§ **Brief**: Write out, word for word, the first line of the data below and every line after it through the one containing "bpy.ops.object.modifier_apply(modifier=modifier.name)".

§ **Collected material**:
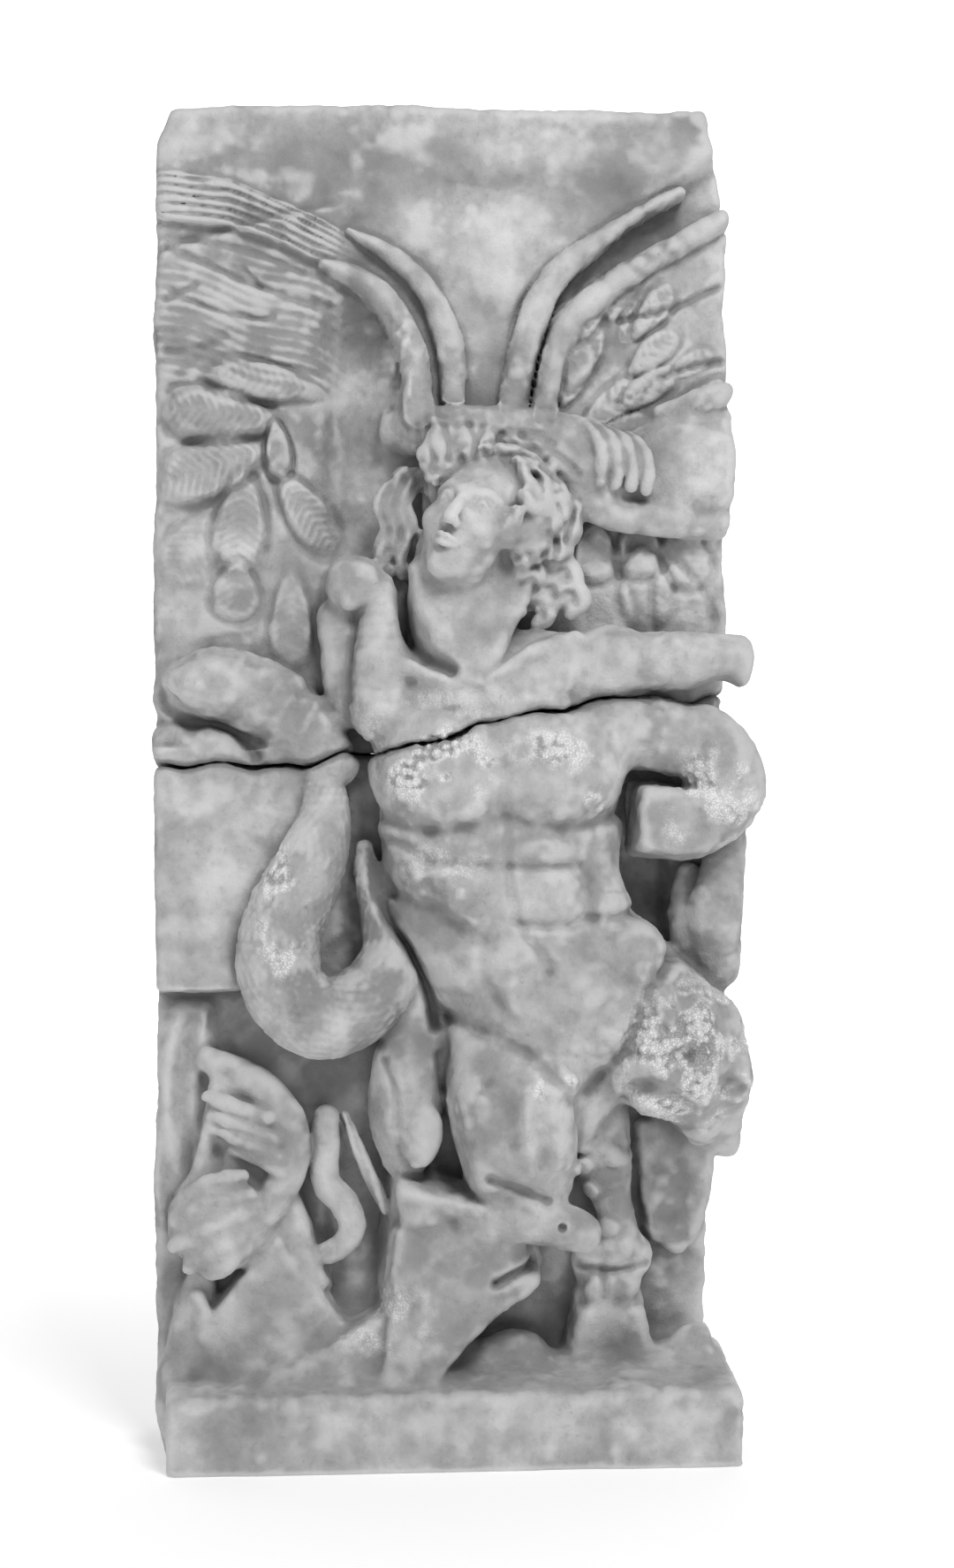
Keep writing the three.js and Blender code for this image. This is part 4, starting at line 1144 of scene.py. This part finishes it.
def weather(mesh):
    # wears the surface: soft hollows, pits and grain, less on the plain back and underside
    points, normals = pointsOf(mesh), normalsOf(mesh)
    x, y, z = points.T
    wear = carving["wear"]
    relief = 1.0 * stoneGrit.layered(x, y, z, 0.070, 3) + 0.8 * edgeGrit.layered(x, y, z, 0.028, 3)
    raw = rawness(points)
    chipped = soft(stoneGrit.layered(x, y, z + 4, 0.085, 3), 0.10, 0.55)
    chips = (0.5 - np.minimum(crystals(points + 1.7, 0.026), 1)) * chipped
    grains = 0.55 - np.minimum(crystals(points, 0.016), 1)
    sugar = 0.5 - np.minimum(crystals(points + 3.3, 0.008), 1)
    plain = soft(-y, -0.19, -0.17) * soft(z, 0.002, 0.010)
    shift = wear * (relief + 2.2 * chips) + raw * (0.0150 * grains + 0.0036 * sugar - 0.0030)
    moved = points + normals * (shift * plain)[:, None]
    mesh.vertices.foreach_set("co", moved.astype(np.float32).ravel())
    mesh.update()


def select(obj):
    bpy.ops.object.select_all(action="DESELECT")
    obj.select_set(True)
    bpy.context.view_layer.objects.active = obj


def applyModifier(obj, kind, **settings):
    select(obj)
    modifier = obj.modifiers.new(kind.lower(), kind)
    for key, value in settings.items():
        setattr(modifier, key, value)
    bpy.ops.object.modifier_apply(modifier=modifier.name)


def carve(name, low, high, upper):
    clay = Clay(low, high, carving["step"])
    sculpt(clay)
    print(name, "modelled", clay.dist.shape)
    stone = (clay.dist < 0).astype(np.float32)
    # solid share at fine scale, later used for grime with painted shade in hollows and for paler ridges
    fine = boxBlur(stone, max(int(0.012 / clay.step), 1))
    # solid share at broad scale, later used for painted shade with dirt in broad recesses
    broad = boxBlur(stone, max(int(0.045 / clay.step), 2))
    breakAcross(clay, upper)
    mesh = meshOf(name, clay)
    weather(mesh)
    piece = bpy.data.objects.new(name, mesh)
    bpy.context.scene.collection.objects.link(piece)
    select(piece)
    bpy.ops.object.mode_set(mode="EDIT")
    bpy.ops.mesh.select_all(action="SELECT")
    bpy.ops.mesh.normals_make_consistent(inside=False)
    bpy.ops.mesh.quads_convert_to_tris()
    bpy.ops.object.mode_set(mode="OBJECT")
    faces = len(piece.data.polygons)
    if faces > carving["triangles"]:
        applyModifier(piece, "DECIMATE", ratio=carving["triangles"] / faces)
    print(name, faces, "faces, kept", len(piece.data.polygons))
    points = pointsOf(piece.data) + normalsOf(piece.data) * 0.002
    found = {"hollow": sampled(clay, fine, points), "shelter": sampled(clay, broad, points),
        "raw": rawness(points),
             "stain": stains_and_painted_light(points)}
    for label, values in found.items():
        layer = piece.data.attributes.new(label, "FLOAT", "POINT")
        layer.data.foreach_set("value", values.astype(np.float32))
    select(piece)
    bpy.ops.object.shade_smooth()
    return piece


# shader maths
class Wire:
    # a node's output that can be used in plain arithmetic
    def __init__(self, maker, socket):
        self.maker, self.socket = maker, socket

    def join(self, operation, other, reflected=False):
        pair = (other, self) if reflected else (self, other)
        return self.maker.node("ShaderNodeMath", {"operation": operation}, dict(enumerate(pair)))

    def __add__(self, other):
        return self.join("ADD", other)

    def __sub__(self, other):
        return self.join("SUBTRACT", other)

    def __mul__(self, other):
        return self.join("MULTIPLY", other)

    def __truediv__(self, other):
        return self.join("DIVIDE", other)

    def __radd__(self, other):
        return self.join("ADD", other, True)

    def __rsub__(self, other):
        return self.join("SUBTRACT", other, True)

    def __rmul__(self, other):
        return self.join("MULTIPLY", other, True)


class Finish:
    # builds one material's nodes
    def __init__(self, name):
        self.material = bpy.data.materials.new(name)
        self.material.use_nodes = True
        self.tree = self.material.node_tree
        self.shader = self.tree.nodes["Principled BSDF"]

    def feed(self, socket, value):
        if isinstance(value, Wire):
            self.tree.links.new(value.socket, socket)
        else:
            socket.default_value = value

    def node(self, kind, settings={}, inputs={}, output=0):
        made = self.tree.nodes.new(kind)
        for key, value in settings.items():
            if key == "stops":
                ramp = made.color_ramp
                while len(ramp.elements) < len(value):
                    ramp.elements.new(0.5)
                for element, (place, colour) in zip(ramp.elements, value):
                    element.position = place
                    element.color = colour
            else:
                setattr(made, key, value)
        for key, value in inputs.items():
            self.feed(made.inputs[key], value)
        return Wire(self, made.outputs[output])

    def grain(self, place, scale, detail=4, roughness=0.55):
        return self.node(
            "ShaderNodeTexNoise", {}, {"Vector": place, "Scale": scale, "Detail": detail,
                "Roughness": roughness})

    def between(self, value, low, high, lowResult=0.0, highResult=1.0):
        return self.node(
            "ShaderNodeMapRange", {"interpolation_type": "SMOOTHSTEP"},
            {"Value": value, "From Min": low, "From Max": high, "To Min": lowResult, "To Max": highResult})

    def mixed(self, share, first, second, blend="MIX"):
        mix = self.tree.nodes.new("ShaderNodeMix")
        mix.data_type = "RGBA"
        mix.blend_type = blend
        self.feed(mix.inputs["Factor"], share)
        self.feed(mix.inputs[6], first)
        self.feed(mix.inputs[7], second)
        return Wire(self, mix.outputs[2])


def grey(value, warmth=0.0):
    return (value * (1 + warmth), value, value * (1 - warmth), 1)


def marbleFinish():
    made = Finish("marble")
    place = made.node("ShaderNodeTexCoord", {}, {}, "Object")
    hollow = made.node("ShaderNodeAttribute", {"attribute_name": "hollow"}, {}, "Fac")
    shelter = made.node("ShaderNodeAttribute", {"attribute_name": "shelter"}, {}, "Fac")
    raw = made.node("ShaderNodeAttribute", {"attribute_name": "raw"}, {}, "Fac")
    stain = made.node("ShaderNodeAttribute", {"attribute_name": "stain"}, {}, "Fac")
    clouds = made.grain(place, 4.0, 6, 0.62)
    stains = made.grain(made.node("ShaderNodeVectorMath", {"operation": "ADD"},
        {0: place, 1: (3.1, 0.7, 5.9)}, "Vector"),
                        7.5, 5, 0.58)
    blotches = made.grain(place, 19.0, 4, 0.6)
    specks = made.grain(place, 85.0, 3, 0.7)
    crystals = made.node("ShaderNodeTexVoronoi", {"feature": "F1"}, {"Vector": place, "Scale": 260.0},
        "Distance")

    pale = made.mixed(made.between(clouds, 0.36, 0.64), grey(0.33), grey(0.54))
    # the stain attribute mixes real stains with painted highlights on lit forms (paler) and painted shade in
    # recesses (darker)
    pale = made.mixed(made.between(stain, 0.50, 0.0) * 0.55, pale, grey(0.76))
    pale = made.mixed(made.between(stain, 0.50, 1.0) * 0.65, pale, grey(0.15))
    pale = made.mixed(made.between(stains, 0.42, 0.70) * 0.50, pale, grey(0.24))
    pale = made.mixed(made.between(blotches, 0.38, 0.70) * 0.40, pale, grey(0.22))
    pale = made.mixed(made.between(specks, 0.52, 0.72) * 0.30, pale, grey(0.22))
    # ridges paler: wear together with a painted highlight on the raised forms
    wear_and_painted_highlight = made.between(hollow, 0.44, 0.26)
    pale = made.mixed(wear_and_painted_highlight * 0.50, pale, grey(0.74))
    sugar = made.between(raw, 0.05, 0.6) * made.between(crystals, 0.20, 0.60, 1.0, 0.45)
    pale = made.mixed(sugar * 0.90, pale, grey(0.95))
    # dark in fine hollows: grime together with painted shade
    grime_and_painted_shade = made.between(hollow, 0.46, 0.62) * made.between(blotches, 0.25, 0.65, 1.0, 0.6)
    pale = made.mixed(grime_and_painted_shade * 0.72, pale, grey(0.14))
    # darker in broad recesses: painted shade together with dirt
    dirt_and_painted_shade_in_recesses = made.between(shelter, 0.52, 0.74) * made.between(clouds, 0.3, 0.7, 1.0, 0.7)
    pale = made.mixed(dirt_and_painted_shade_in_recesses * 0.62, pale, grey(0.12))
    made.feed(made.shader.inputs["Base Color"], pale)
    made.feed(made.shader.inputs["Roughness"], made.between(blotches, 0.3, 0.7, 0.62, 0.88))
    made.shader.inputs["Specular IOR Level"].default_value = 0.35

    height = specks * 0.5 + blotches * 0.8 + crystals * (0.25 + raw * 1.2)
    bump = made.node("ShaderNodeBump", {}, {"Strength": 0.55, "Distance": 0.004, "Height": height}, "Normal")
    made.feed(made.shader.inputs["Normal"], bump)
    return made.material


marble = marbleFinish()
reach = carving["margin"]
fragments = [
    ("relief_upper", "upper_fragment", carving["lowestBreak"], slab["top"] + reach, True),
    ("relief_lower", "lower_fragment", -reach, carving["highestBreak"], False),
]
for name, node, bottom, top, upper in fragments:
    low = (cadLow.x - reach, cadLow.y - reach, bottom)
    high = (cadHigh.x + reach, cadHigh.y + reach, top)
    piece = carve(name, low, high, upper)
    piece.data.materials.append(marble)
    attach(piece, "root")
    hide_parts(node)

# studio
studio = {
    "distance": 5.0,
    "azimuth": -5.0,
    "aim": (0.040, 0.0, 1.140),
    "perRow": 0.0015234,  # metres at the field for one row of the frame
    "rows": 1775,
}


def floorAndWall():
    bpy.ops.object.select_all(action="DESELECT")
    bpy.ops.mesh.primitive_plane_add(size=30, location=(0, -5, 0))
    floor = bpy.context.object
    floor.name = "floor"
    bpy.ops.object.transform_apply(location=True)
    bpy.ops.object.mode_set(mode="EDIT")
    bpy.ops.mesh.select_mode(type="EDGE")
    bpy.ops.object.mode_set(mode="OBJECT")
    for thing in (*floor.data.vertices, *floor.data.polygons):
        thing.select = False
    for edge in floor.data.edges:
        edge.select = all(floor.data.vertices[i].co.y > 9 for i in edge.vertices)
    bpy.ops.object.mode_set(mode="EDIT")
    bpy.ops.mesh.extrude_region_move(TRANSFORM_OT_translate={"value": (0, 0, 14)})
    bpy.ops.object.mode_set(mode="OBJECT")
    for thing in (*floor.data.vertices, *floor.data.polygons):
        thing.select = False
    for edge in floor.data.edges:
        ends = [floor.data.vertices[i].co for i in edge.vertices]
        edge.select = all(co.y > 9 and co.z < 0.1 for co in ends)
    bpy.ops.object.mode_set(mode="EDIT")
    bpy.ops.mesh.bevel(offset=4.0, segments=16)
    bpy.ops.object.mode_set(mode="OBJECT")
    bpy.ops.object.shade_smooth()
    made = Finish("studio_white")
    made.shader.inputs["Base Color"].default_value = grey(0.9)
    made.shader.inputs["Roughness"].default_value = 1.0
    made.shader.inputs["Specular IOR Level"].default_value = 0.0
    made.shader.inputs["Emission Color"].default_value = grey(1.0)
    made.shader.inputs["Emission Strength"].default_value = 0.30
    floor.data.materials.append(made.material)


def lamp(name, place, target, size, power):
    light = bpy.data.lights.new(name, "AREA")
    light.shape = "SQUARE"
    light.size = size
    light.energy = power
    obj = bpy.data.objects.new(name, light)
    bpy.context.scene.collection.objects.link(obj)
    direction = np.array(target) - np.array(place)
    obj.location = place
    obj.rotation_euler = mathVector(direction).to_track_quat("-Z", "Y").to_euler()
    return obj


def mathVector(values):
    return type(cadLow)(values)


def camera():
    angle = math.radians(studio["azimuth"])
    aim = np.array(studio["aim"])
    place = aim + studio["distance"] * np.array([math.sin(angle), -math.cos(angle), 0])
    data = bpy.data.cameras.new("camera")
    data.sensor_fit = "VERTICAL"
    data.sensor_height = 24
    data.lens = 24 * studio["distance"] / (studio["rows"] * studio["perRow"])
    obj = bpy.data.objects.new("camera", data)
    bpy.context.scene.collection.objects.link(obj)
    obj.location = place
    obj.rotation_euler = mathVector(aim - place).to_track_quat("-Z", "Y").to_euler()
    bpy.context.scene.camera = obj


floorAndWall()
lamp("key", (1.2, -4.4, 5.4), (0, 0, 1.1), 1.8, 210)
lamp("fill", (-3.4, -4.5, 2.2), (0, 0, 1.0), 3.0, 14)
lamp("backdrop", (0, 4.0, 7.0), (0, 10.0, 3.0), 5.0, 500)
camera()
world = bpy.data.worlds.new("studio")
world.use_nodes = True
world.node_tree.nodes["Background"].inputs["Color"].default_value = grey(1.0)
world.node_tree.nodes["Background"].inputs["Strength"].default_value = 0.34
bpy.context.scene.world = world
bpy.context.scene.view_settings.view_transform = "Standard"

print("cad box", [round(v, 3) for v in (*cadLow, *cadHigh)])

§ **Result for this exercise**:
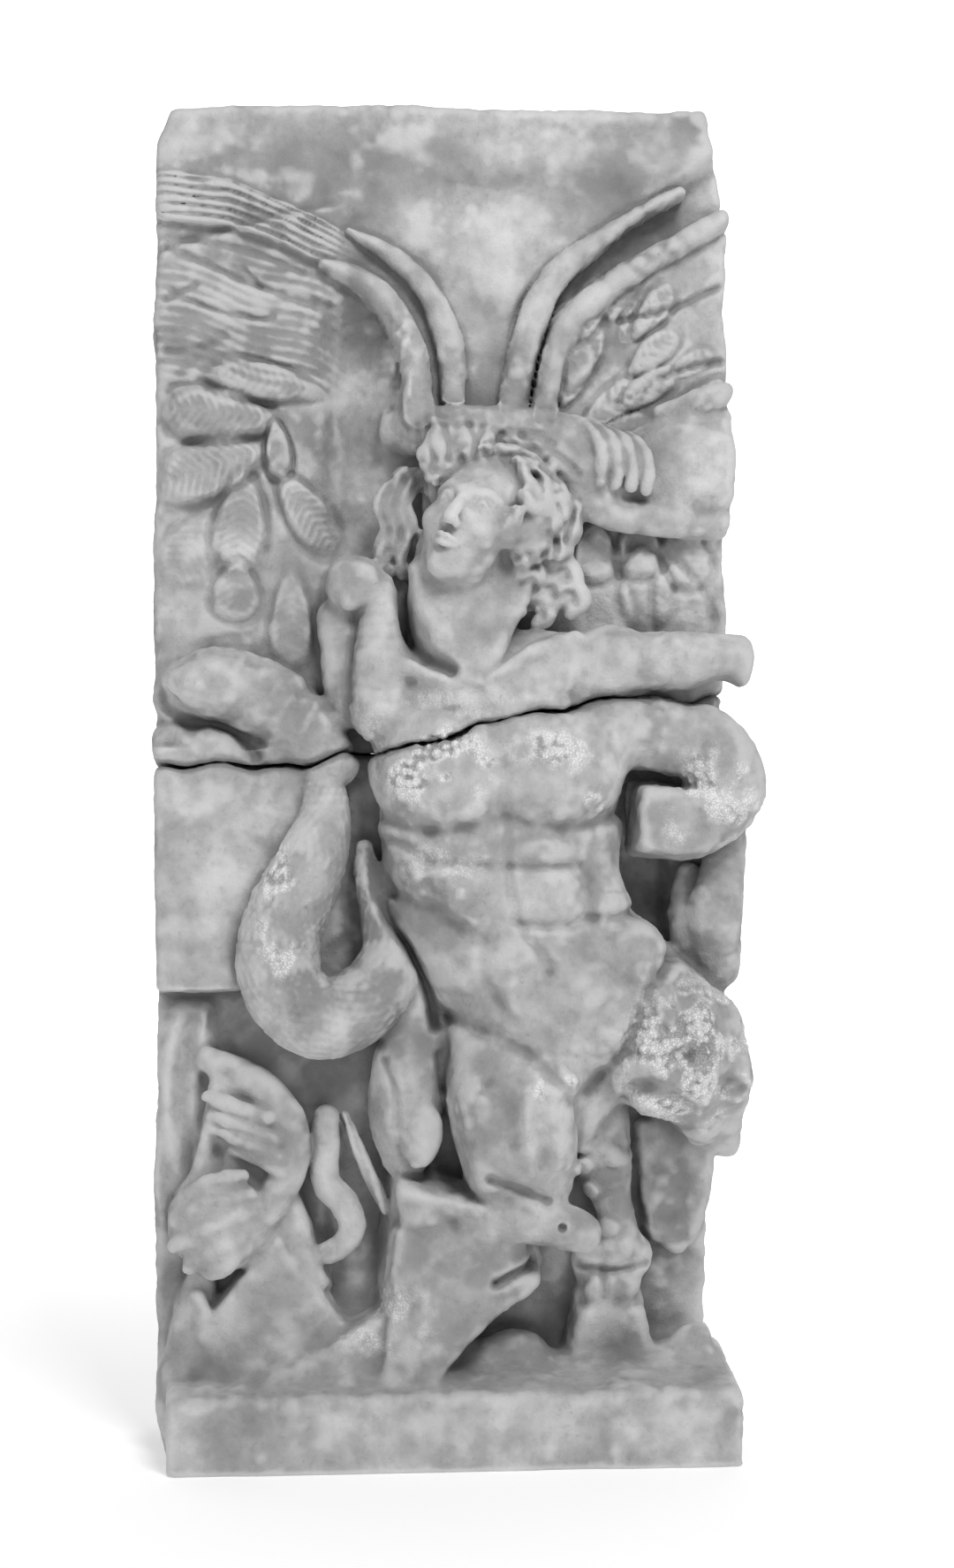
Keep writing the three.js and Blender code for this image. This is part 4, starting at line 1144 of scene.py. This part finishes it.
def weather(mesh):
    # wears the surface: soft hollows, pits and grain, less on the plain back and underside
    points, normals = pointsOf(mesh), normalsOf(mesh)
    x, y, z = points.T
    wear = carving["wear"]
    relief = 1.0 * stoneGrit.layered(x, y, z, 0.070, 3) + 0.8 * edgeGrit.layered(x, y, z, 0.028, 3)
    raw = rawness(points)
    chipped = soft(stoneGrit.layered(x, y, z + 4, 0.085, 3), 0.10, 0.55)
    chips = (0.5 - np.minimum(crystals(points + 1.7, 0.026), 1)) * chipped
    grains = 0.55 - np.minimum(crystals(points, 0.016), 1)
    sugar = 0.5 - np.minimum(crystals(points + 3.3, 0.008), 1)
    plain = soft(-y, -0.19, -0.17) * soft(z, 0.002, 0.010)
    shift = wear * (relief + 2.2 * chips) + raw * (0.0150 * grains + 0.0036 * sugar - 0.0030)
    moved = points + normals * (shift * plain)[:, None]
    mesh.vertices.foreach_set("co", moved.astype(np.float32).ravel())
    mesh.update()


def select(obj):
    bpy.ops.object.select_all(action="DESELECT")
    obj.select_set(True)
    bpy.context.view_layer.objects.active = obj


def applyModifier(obj, kind, **settings):
    select(obj)
    modifier = obj.modifiers.new(kind.lower(), kind)
    for key, value in settings.items():
        setattr(modifier, key, value)
    bpy.ops.object.modifier_apply(modifier=modifier.name)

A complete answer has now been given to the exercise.